To skip the real-key live probe and run only local checks:
PowerShell:
powershell -ExecutionPolicy Bypass -File .\quickstart.ps1 -NoRunDetectedLive
Installed CLI:
relayprobe quickstart --no-run-detected-live --out artifacts/quickstart-offline
Recommended first command:
relayprobe self-test --out artifacts/self-test
It prints all 15 test items with a human-readable status such as PASS / 通过. This confirms the local checkout is working.
No API key is needed:
relayprobe run --mock clean --out artifacts/mock-clean
relayprobe run --mock tampered --out artifacts/mock-tampered
clean simulates a normal relay.
tampered simulates a modified relay and should produce multiple SUSPECT / 可疑 findings.
relayprobe detect-local --out artifacts/local-detect
This scans environment variables and common config files and reports:
- whether Codex looks like it uses official API, third-party API, or a local proxy
- whether Claude Code looks like it uses official API, third-party API, or local CCswitch/proxy
- whether a loopback API is reachable
- actual base URL and model name
- redacted API key/token presence, never raw secrets
Disable even localhost probing with:
relayprobe detect-local --no-probe-local --out artifacts/local-detect
Only use synthetic test targets. Do not use private prompts, customer data, production-only keys, or sensitive content:
$env:RELAYPROBE_API_KEY="sk-..."
relayprobe run --base-url "https://your-relay.example.com" --model "gpt-4o" --api-key-env RELAYPROBE_API_KEY --out artifacts/live-relay
relayprobe prints each test item with a plain status:
PASS / 通过: expected behavior was observedSUSPECT / 可疑: behavior suggests modification, downgrade, caching, filtering, or field inconsistencyFAIL / 失败: request or protocol failedINCONCLUSIVE / 证据不足: the signal is too weak to classifyINFO / 信息: useful metadata, not proof by itself
Reports are written under artifacts/ by default. The directory is ignored by git.

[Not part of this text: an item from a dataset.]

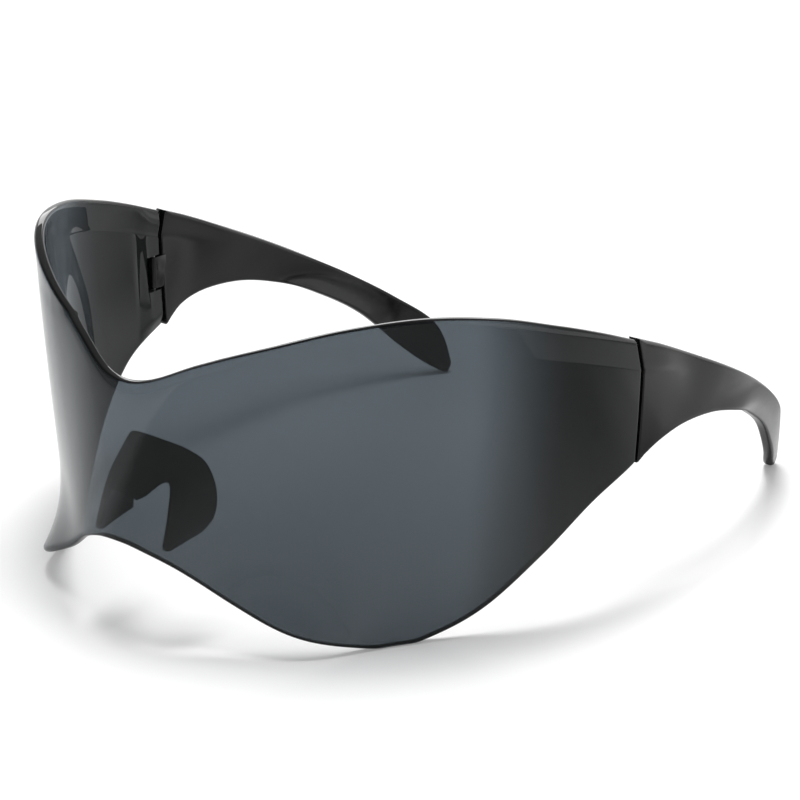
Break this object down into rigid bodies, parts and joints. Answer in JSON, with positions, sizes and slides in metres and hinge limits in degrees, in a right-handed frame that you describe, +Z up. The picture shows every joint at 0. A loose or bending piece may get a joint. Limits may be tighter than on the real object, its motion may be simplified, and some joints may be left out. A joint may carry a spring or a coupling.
{
  "type": "wrap-around goggle sunglasses",
  "caption": "Wrap-around goggle sunglasses: a one-piece smoked shield, a nose saddle behind it and broad folding temples.",
  "frame": {"origin": "centre of the box round the open glasses, on the plane that they stand on", "axes": "+Z up, -Y the way the wearer looks, +X the wearer's left; the left hinge is at +X"},
  "size_m": [0.1412, 0.1714, 0.0735],
  "materials": {
    "smoked_shield": "smoked blue-grey clear plastic, polished and see-through",
    "black_plastic": "moulded black plastic, glossy",
    "pin_steel": "plain steel pin"
  },
  "bodies": {
    "front": {"shield_lens": "smoked_shield", "nose_saddle": "black_plastic", "hinge_pin_left": "pin_steel", "hinge_pin_right": "pin_steel"},
    "left_temple": {"temple_left": "black_plastic"},
    "right_temple": {"temple_right": "black_plastic"}
  },
  "joints": [
    {"name": "left_fold", "type": "hinge", "parent": "front", "child": "left_temple", "pos_m": [0.06826, 0.00094, 0.0436], "axis": [0, 0, 1], "range_deg": [0, 86]},
    {"name": "right_fold", "type": "hinge", "parent": "front", "child": "right_temple", "pos_m": [-0.06826, 0.00094, 0.0436], "axis": [0, 0, -1], "range_deg": [0, 72]}
  ]
}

relayprobe uses conservative result states:
- pass: expected observable behavior was present
- suspect: behavior suggests relay modification, downgrade, caching, filtering, or inconsistency
- fail: protocol or request failed in a way that invalidates the case
- inconclusive: the signal is too weak to classify
- info: useful evidence that does not prove a problem
Many public LLM gateway projects intentionally support model routing, fallback, caching, guardrails, header override, request transformation, and usage accounting. Those features are legitimate when disclosed, but they are also the exact mechanism by which a third-party relay can stop being a transparent forwarder.
relayprobe therefore tests gateway behavior directly instead of asking the model to self-identify.
relayprobe was shaped by public work from the LLM gateway, relay, observability, and security-proxy ecosystem. This project is independent and is not affiliated with those projects, but it intentionally credits them because their open work makes this kind of audit tooling easier to reason about.
See docs/credits.md for the bilingual acknowledgements and reference list, including projects such as @BerriAI/litellm, @Portkey-AI/gateway, @QuantumNous/new-api, @Calcium-Ion/new-api, @songquanpeng/one-api, @Forlives/relay-api-hub, @musistudio/claude-code-router, @farion1231/cc-switch, and others.
src/relayprobe/ CLI, transports, probes, analyzers, runner
tests/ standard-library unit tests
docs/ research notes, threat model, test plan
cases/ human-readable suite configuration
.github/workflows/ CI
See docs/local-detection.md for the local-only detection policy and supported config sources.
- Model identity requires a direct official baseline for strong evidence.
- Response integrity cannot be proven end-to-end unless the upstream provider signs responses or exposes independently verifiable request IDs.
- Some guardrail findings indicate legitimate security middleware, not necessarily malicious tampering.
- Live model behavior is probabilistic; repeated runs and direct baselines matter.